これもlabelへのオプション.posは指定された値の割合に応じてラベルの位置をずらします.0から1までの値を指定し,0の方が始点に近く,1の方が始点から遠い.

\matrixcd{
  |A \arrow![to `rd`;crossing-over] | B\arrow![to `ld`] \cr
  |C | D
|}

crossing-overで矢印を重ねます.たまにうまく行きません.上に引く矢印が後にあるとまずいみたいなんですが,逆ならともかく何でだろう.

\matrixcd{
  |A \arrow![to `r`;arrow-color Color.red] | B\arrow![to `r`; label ?:[label-color Color.blue] ${f}] | C
|}

色をつけます.

\matrixcd{
  |A | B\arrow![from `l`]
|}

矢印はtoで終点を指定する方がわかりやすいと思いますが,始点をfromで指定することもできます.両方使うこともできて,もう全然関係ない場所から矢印がでちゃう.
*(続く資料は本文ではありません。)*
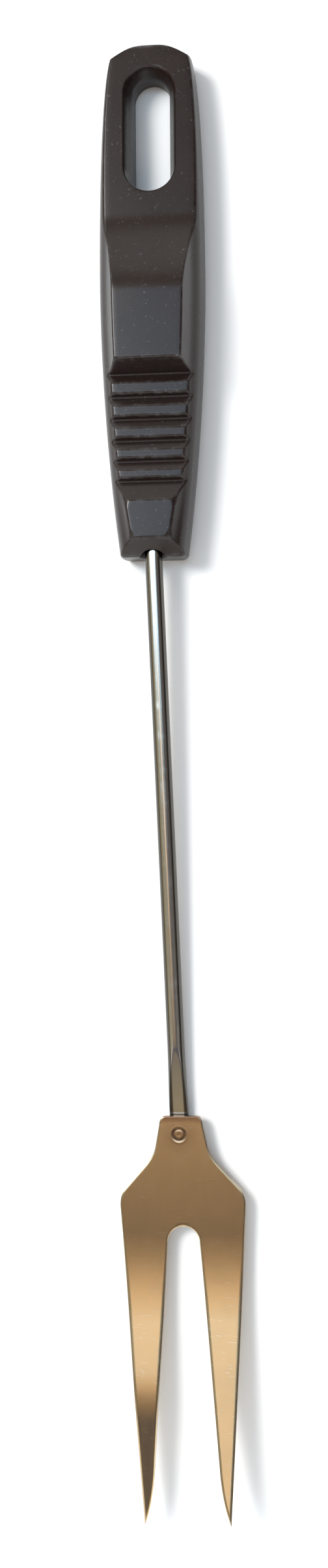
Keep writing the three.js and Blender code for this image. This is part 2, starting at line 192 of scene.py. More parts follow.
class ShankSizes(PropertyGroup):
    """Sizes of the shank and its tang."""

    width: length("Bar", "Diameter of the round bar", 4.0)
    height: length("Height", "Height of the shank's middle where it leaves the handle", 7.2)
    drop: degrees("Drop", "How steeply the shank falls towards the head", 2.4)
    lean: degrees("Lean", "How far the shank leans sideways", 1.9)
    bend: length("Bend", "Length of the easy bend at the handle", 4.0)
    flat_thickness: length("Flat thickness", "Thickness of the pressed end", 2.4)
    flat_lap: length("Lap", "Length of the pressed end under the head", 12.4)
    flat_run: length("Run", "Length of the long facet above the head", 16.0)
    wing_width: length("Wing width", "Width of the tang's pressed wings", 5.6)
    wing_thickness: length("Wing thickness", "Thickness of the tang's pressed wings", 2.6)
    wing_length: length("Wing length", "Length of the tang's pressed wings", 12.0)
    flat_spread: number("Spread", "How much wider pressing makes the end, as a share", 0.1)
    play: length("Play", "Space between the tang and the moulding", 0.3)


class HeadSizes(PropertyGroup):
    """Sizes of the stamped head."""

    plate: length("Plate", "Thickness of the plate", 1.4)
    length: length("Length", "From the neck's top edge to the tips", 92.7)
    lean: degrees("Lean", "How far the head leans sideways", 1.0)
    offset: length("Offset", "Sideways distance from the weld to the head's middle line", 0.5)
    neck_top: length("Neck top", "Straight part of the neck's top edge", 7.2)
    neck_upper: length("Neck upper", "Width of the neck below its top corners", 10.0)
    neck_lower: length("Neck lower", "Width of the neck where it starts to flare", 11.9)
    neck_corner: length("Neck corner", "Depth of the neck's top corners", 1.9)
    neck_length: length("Neck length", "From the top edge to the start of the flare", 6.8)
    shoulder_start: length("Shoulder start", "Where the straight shoulders start", 11.3)
    shoulder_start_width: length("Shoulder start width", "Width there", 16.8)
    shoulder_end: length("Shoulder end", "Where the straight shoulders end", 16.9)
    width: length("Width", "Greatest width", 29.0)
    width_from_top: length("Width place", "Where the head is widest", 20.6)
    tip_span: length("Tip span", "Distance between the two tips", 20.2)
    gap_root: length("Gap root", "Width of the gap at its round root", 7.5)
    gap_from_top: length("Gap place", "From the top edge to the root of the gap", 25.3)
    gap_taper: degrees("Gap taper", "How much each side of the gap opens towards the tips", 4.3)
    tip_curve: length("Tip curve", "Length of the curved inner edge at each tip", 13.5)
    bend_start: length("Bend start", "Where the tines start to rise", 27.0)
    bend_length: length("Bend length", "Length over which they turn upwards", 20.0)
    rise: degrees("Rise", "How steeply the tines rise after the bend", 7.0)
    curl: degrees("Curl", "How much steeper the tines get from there to the tips", 2.3)
    droop_start: length("Droop start", "Where one tine, bent in use, turns level again", 58.5)
    droop_length: length("Droop length", "Length over which it does", 12.0)
    droop: degrees("Droop", "How much less steep that tine's end is", 7.9)
    face_round: length("Face round", "Width that stamping rolled off at the front edges", 0.6)
    face_drop: length("Face drop", "How far the front edges fall away", 0.17)
    short_tip: length("Short tip", "How much shorter the steeper tine is, seen from above", 1.6)
    back_round: length("Back round", "Rounding of the back edges", 0.12)
    weld_from_edge: length("Weld place", "From the neck's top edge to the weld", 4.2)
    weld_width: length("Weld width", "Diameter of the weld mark", 3.3)
    weld_depth: length("Weld depth", "Depth of the ring round the weld mark", 0.06)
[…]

\matrixcd ?:![row-sep 15pt; column-sep 60pt]{
  |A\arrow![to `r`]\arrow![to `d`] | B\cr
  | C | 
|}

これは\matrixcdへのオプション.各行,各列の間の距離を指定します.デフォルトは40pt.

実装

半分メモ書きです.

  • 上のシンタックスを実現するために,可変参照を多用しています.例えば\crの実装は次のようになっています.
    let-mutable ref-cr <- false
      let-math \cr =
      let aux ctx =
        let () = ref-cr <- true in
        ${}
      in
      text-in-math MathOrd (fun ctx -> embed-math ctx (aux ctx))
    
    このようにref-cr\crが現れたというフラグをたてるだけです.なお,auxの引数ctxは不要そうに見えますが,これを消すと評価場所の関係でref-crにうまく値が入りません.いずれにせよ,このような命令が含まれているmath listを\matrixcdは受け取ります.\matrixcdはこのリストを
    % リストの中身を順番に処理している
    % itに今処理しているmathが入っている.
    let () = ref-cr >- false in % ref-crにfalseをセット
    let ib = embed-math ctx it in % itをinline-boxesに変換,\crがあればここで処理される.
    % 以下ref-crの値に応じて改行するか否かの処理
    
    という感じで処理します.\arrowも同様で,矢印の設定などの情報を適当な可変参照に代入していきます.
  • 矢印は「head」「tail」「body」の三カ所に分けて作っています.外からいじれるわけじゃないですが…….headとtailを出力するのは
    arrow-option-data -> length * length -> length * length -> context -> (length * length) * graphics list;
    という関数で,<オプション> <始点> <終点> <context>を受け取り,(<pt>,<graphics list>)を返します.オプションは\arrowのオプションとして渡される物(の一部)であまり重要ではありません.<graphics list>が矢印の形そのものです.<pt>は,bodyの終点と始点を表します.bodyを出力する関数には,tailとheadから返されたこの始点と終点が渡されます.bodyを出力する関数は
    arrow-option-data -> length * length -> length * length -> context -> graphics list;
    です.やはり始点,終点,contextを受け取り,graphics listを返します.ここに渡される始点,終点はtailおよびheadが返したものです.最も単純な実装としては始点から終点まで線を引くだけのものになります.